Poem Of The Week: Bird Prints By Genny Rahtz

Bird Prints

For years we lived
on the hard surface of a city
beached on the Humber
and of necessity,
absorbed the slow mix
of fresh and salt tides
that draw the margins.


We knew the weight
of territorial bird prints
on silver mud flats.


They have become
hieroglyphs of memory
for all those years
we searched for refuge,
saturated by the light
that bleaches all sense
of distance across the estuary.


Genny Rahtz, like Philip Larkin, was ‘exiled’ in Hull for many years. Seeking, again like Larkin, a kind of refuge in the luminous estuarial spaces ‘where sky and Lincolnshire and water meet’, Rahtz brings to her fine, evanescent poem the charmed interpretative insight of an outsider.
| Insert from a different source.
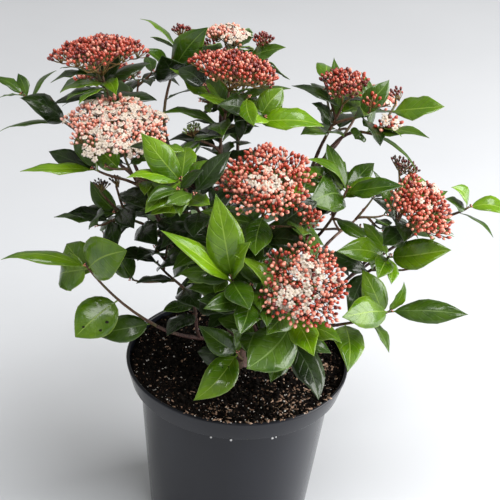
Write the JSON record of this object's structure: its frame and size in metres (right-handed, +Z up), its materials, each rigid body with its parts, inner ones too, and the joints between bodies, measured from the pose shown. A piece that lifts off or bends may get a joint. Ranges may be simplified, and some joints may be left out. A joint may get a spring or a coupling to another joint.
{
  "type": "potted laurustinus",
  "caption": "Evergreen garden shrub with opposite leaves and flat-domed heads of red buds and white flowers, in a round tapered nursery pot filled with compost.",
  "frame": {"origin": "middle of the pot's flat underside, where the pot stands", "axes": "+Z is up; -Y is the front, towards the lowest flower head; +X is the plant's right as seen from the front"},
  "size_m": [0.494, 0.361, 0.516],
  "materials": {
    "charcoal_plastic": "satin",
    "compost": "matte",
    "bark": "matte",
    "leafage": "satin"
  },
  "bodies": {
    "root": {"pot": "charcoal_plastic", "compost": "compost", "stem_foot": "bark", "top_bough": "bark", "left_white_bough": "bark", "upper_right_bough": "bark", "centre_bough": "bark", "back_bough": "bark", "low_left_bough": "bark", "right_mid_bough": "bark", "front_bough": "bark", "back_low_left_bough": "bark", "low_centre_bough": "bark", "back_low_right_bough": "bark", "upper_left_bough": "bark", "far_left_bough": "bark", "left_mid_bough": "bark", "left_inner_bough": "bark", "middle_left_bough": "bark", "centre_left_bough": "bark", "top_back_left_bough": "bark", "top_back_bough": "bark", "upper_right_out_bough": "bark", "right_inner_bough": "bark", "right_head_bough": "bark", "far_right_bough": "bark", "low_right_bough": "bark", "front_centre_bough": "bark", "back_left_bough": "bark", "back_right_bough": "bark", "top_foliage": "leafage", "left_white_foliage": "leafage", "upper_right_foliage": "leafage", "centre_foliage": "leafage", "back_foliage": "leafage", "low_left_foliage": "leafage", "right_mid_foliage": "leafage", "front_foliage": "leafage", "back_low_left_foliage": "leafage", "low_centre_foliage": "leafage", "back_low_right_foliage": "leafage", "upper_left_foliage": "leafage", "far_left_foliage": "leafage", "left_mid_foliage": "leafage", "left_inner_foliage": "leafage", "middle_left_foliage": "leafage", "centre_left_foliage": "leafage", "top_back_left_foliage": "leafage", "top_back_foliage": "leafage", "upper_right_out_foliage": "leafage", "right_inner_foliage": "leafage", "right_head_foliage": "leafage", "far_right_foliage": "leafage", "low_right_foliage": "leafage", "front_centre_foliage": "leafage", "back_left_foliage": "leafage", "back_right_foliage": "leafage"}
  },
  "joints": []
}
Here, the ‘hard surfaces’ of the city melt into the sea and sky, creating the illusion of an insubstantial distance where margins dissolve, like those of a Turner horizon. The poet’s phrasing and syntax is similarly liminal, nosing, tentatively between the present and memory as if in homage to the ‘fresh and salt tides’, whose unseen ‘mix’ performs a ministry of silence.

The obscuring of locators by the strange opaque light – Rahtz’ closing lines embody a sense of displacement – is mitigated only by the presence of bird prints in the ‘silver mud’, whose tracks are totems of memory, unknowable ‘hieroglyphs’ in the Humber flats.


‘Bird Prints’ is taken from Old City, New Rumours: A Hull Anthology, Edited by Ian Gregson and Carol Rumens, published by Five Leaves Publications (2010).